ART

Staying Alive

WteggID-mUhb3AtanUh2acvqh7-zA5Nznj6Awbv911g,6dU7nh953_yCOltIIv5QNHtJe8pJmSxMKntVQZfuEGQ

« Nel mezzo del cammin di nostra vita

mi ritrovai per una selva oscura

ché la diritta via era smarrita » (1)

chantait Dante, dans le Chant I de l’Enfer dans La Divine Comédie. Ce passage magnifique apparaît comme un refrain dans la pièce Staying Alive de Dorian Rossel et Delphine Lanza : il circule dans les langues, récité en italien et en français, et parcourt la pièce. Il l’ouvre et la referme, et le point culminant de cette mise en scène a lieu dans une forêt obscure (una selva oscura), qui n’est rien d’autre que le songe récurrent de sa propre existence, de sa mémoire qui revient sans cesse sous la forme d’images. Rester vivant, Staying Alive, pièce à laquelle on assiste mais qu’on ne voit pas. La pièce revient sur la vie d’une actrice, Paola Pagani, qui est consacrée en 2044, et lors de son discours raconte son histoire et le déroulement d’une des pièces qu’elle avait faite trente ans auparavant et qui s’intitulait Staying Alive, pièce qui commençait sur les vers de Dante. Ainsi assistons nous à Staying Alive seulement par morceaux, par bribes, dans la mémoire de l’actrice, mais aussi y assistons-nous entièrement.

« Ce que nous cherchons dans Staying Alive, c’est une attention à l’imperceptible qui émane du quotidien. Le micro-événement de la vie de tous les jours a une puissance dramatique qu’on a tendance à oublier », précise Paola Pagani. Antonio Buil et elle sont les deux acteurs, les deux corps qui dérivent sur la scène à la recherche de l’imperceptible de la vie. La narration de Paola Pagani sur « sa vie possible », raconte plus que la pièce, elle relate sa relation avec Antonio Buil et la question de l’absence de l’être, après la mort de celui-ci. Car Antonio Buil n’est plus, il n’est que là dans la mémoire. Dorian Rossel, dans une interview donnée au Journal de Vidy, nous donne une phrase de Primo Levi (qu’il avait découvert lors de la première création des Due Punti – la compagnie d’Antonio Buil et Paola Pagani) : «  Il y a une phrase de Primo Levi qui m’a marqué (…) : « Ce n’est pas vrai que les souvenirs restent figés dans la mémoire, ils vont à la dérive comme les corps ». Et dans la pièce, les personnages, qui ne sont que souvenirs, que créations, dérivent sur l’espace scéniques accompagnés de leur corps en perpétuel mouvement et de leur voix. Staying alive, « rester vivant » chantait les Bee Gees (le morceau apparaît dans la pièce comme une certaine ode, il s’avère que le rythme est très proche des 100 battements par minute, idéal pour effectuer une réanimation cardio-pulmonaire). Le coeur, symbole engendrant la fiction mais aussi rupture dans le champs du théâtre car il est à l’origine de la disparition finale d’un des personnage. Rester vivant, voilà ce à quoi sont invités les souvenirs et les corps de la pièce.

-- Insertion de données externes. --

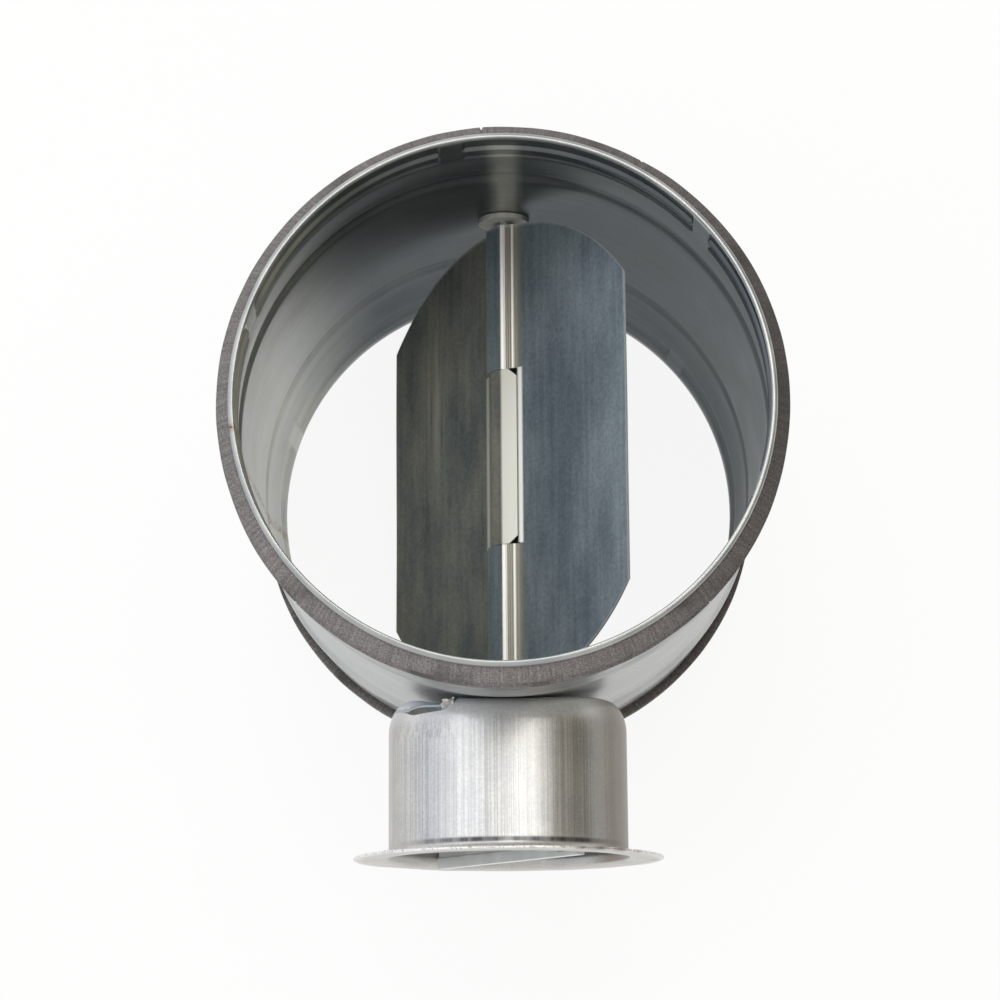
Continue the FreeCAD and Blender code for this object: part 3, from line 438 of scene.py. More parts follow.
def sunkenTongue(size):
    # flush at its left end, pressed in at its right, it stops short of the lip
    across, deep = size["steps"]
    points = []
    for i in range(across + 1):
        x = size["left"] + (size["right"] - size["left"]) * i / across
        for k in range(deep + 1):
            z = size["back"] + (roofFront(x) - size["back"]) * k / deep
            sink = size["sink"] * rise(x, *size["sinkFrom"]) * rise(z, *size["sinkDepth"]) + size["gap"]
            points.append((x * mm, -(cupTop(x, z) + sink) * mm, (middle + z) * mm))
    piece = meshObject("sunkenTongue", points, gridFaces(across + 1, deep + 1), 180)
    thicken(piece, size["sheet"], 50)
    mark(piece, "cutEdge", lambda x, y, z: float(z - middle > roofFront(x) - size["cutEdge"]))
    # painted shade: 1 on the pressed-in part, 0 where it is flush at the left
    mark(piece, "sunk", lambda x, y, z: rise(x, *size["sunkFrom"]))
    return piece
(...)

La pièce a une spécificité tragi-comique, selon l’expression de Hugo, qui va sans arrêt explorer toute la profondeur du langage, mais également tous les registres, s’étendant du plus comique jusqu’au plus tragique et au plus dramatique. Dorian Rossel rajoute à ce propos : « Je suis à la recherche d’un théâtre qui rassemble et donne envie de se questionner, de s’ouvrir aux autres, de se dépasser, d’apprendre, d’aimer, de retourner au théâtre, de sortir de ses préjugés et des pensées figées, d’être plus sensible, d’explorer et de croire en la diversité de l’être humain, et dans le fait qu’il y a toujours une raison de pleurer sur le monde ou d’être heureux ». Le rire est donc constamment aux lèvres du spectateur comme les larmes sont toujours aux bords de ses yeux. Et les deux procédés apparaissent comme un moyen de parler de l’humain, de parler à l’humain, de toucher le coeur. On découvre par exemple une utilisation exemplaire des possibilités du théâtre avec la relation qu’entretien Antonio avec son père Antonio (deux personnages qui sont joués par Antonio Buil). Le père, berger espagnol, découvre petit à petit qu’introduit dans ce souvenir il est au centre d’une pièce de théâtre, et se lève à plusieurs reprises pour interagir avec le public, qui devient lui aussi acteur. La pièce manifeste son désir constant de retrouver le temps et d’animer la vie, ce qui est illustré par une ligne horizontale que dessine à la craie Paola sur deux grands panneaux bleus qui permet remonte le temps. Temps intime des deux personnages, mais temps historique également. Ainsi voyageons nous à partir 1964, commencement de leur histoire, en 2013, fin de celle d’Antonio Buil, jusqu’en 2044 où l’actrice retrace son parcours et raconte la fausse mort de son partenaire durant Staying Alive. Elle l’explique elle-même : Quelle drôle et triste chose de mourir alors qu’on prépare une pièce qui s’intitule « Rester vivant ».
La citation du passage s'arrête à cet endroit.